Lo paradójico es que la gente está irritada contra la impunidad, pero sus propuestas son fundamentalmente legalistas.

Por ello, el peligro es que la indignación social quede reducida a la gritería o a la farsa. Nunca en el país se había hablado tanto de las víctimas y de la memoria, pero nunca tampoco había acechado de tal manera el olvido. Porque el problema de las reacciones que hemos visto (justas, nuevamente insisto, y necesarias), es que puedan convertirse en ciudadanías activas y constantes, en procesos que se hagan cargo de los problemas del país y su futuro, en instituciones –posiblemente diferentes a las que tenemos– que le respondan justa y efectivamente a la gente.

Cuando salió el libro de Hessel se escucharon varias críticas. Fillon, actualmente candidato a la Presidencia de Francia, dijo: “No hay nada que sea menos francés que la apatía y la indiferencia”. Pero la indignación por amor a la indignación no es una forma de pensar. “Lo que se nos tiene que pedir es que razonemos”, afirmó por su parte el neuropsiquiatra Boris Cyrulnik, para quien “la indignación es el primer paso hacia el compromiso ciego”; y Luc Ferry, especialista en ética y exministro de Educación, comentó en una carta abierta al respecto de dicha indignación que era justo la última de las pasiones que Francia necesitaba en estos momentos, que era un sentimiento que solamente se aplica a los demás y nunca a uno mismo y que la auténtica moralidad comienza con las exigencias que uno se hace a sí mismo.

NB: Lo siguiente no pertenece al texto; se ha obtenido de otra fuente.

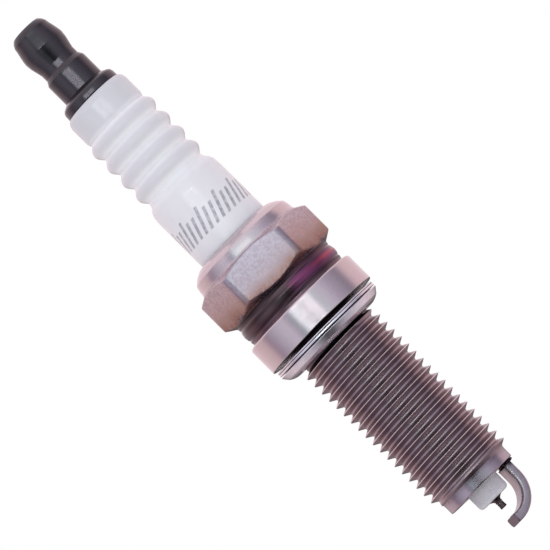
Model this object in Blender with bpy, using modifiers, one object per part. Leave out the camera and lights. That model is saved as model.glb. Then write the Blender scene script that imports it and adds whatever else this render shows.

Quizás para explicar lo que nos resulta inexplicable deberíamos acudir –con prudencia– a claves culturales que atraviesan la vida social de los colombianos: nuestra alergia al privilegio de los poderosos, pero nuestra condescendencia con la prepotencia de los ‘vivos’, nuestra pasión por los relatos y la discusión, pero a la vez la frivolidad de nuestros argumentos y la descalificación fácil de los de los otros, nuestra casi infinita capacidad de crítica y a la vez nuestra ligereza y apatía para pasar la página en temas fundamentales.

Aún repica en nuestros oídos la indiferencia frente a la convocatoria del plebiscito, que buscaba el pronunciamiento de los ciudadanos sobre un tema central como el acuerdo con las Farc. Por eso llama la atención lo que sucede en otros países cuando ocurren actos reprobables para la comunidad: de inmediato hay plantones, gestos públicos, acciones explícitas de reprobación.

Poco a poco baja la intensidad de la noticia sobre el crimen, que ahora circula más por las redes sociales que por los propios medios de comunicación. Y el temor a que la impunidad y el olvido vuelvan aparece nuevamente en el horizonte. Ese es el gran peligro que se cierne sobre las indiferencias selectivas y una indignación que no va más allá del estupor y la rabia.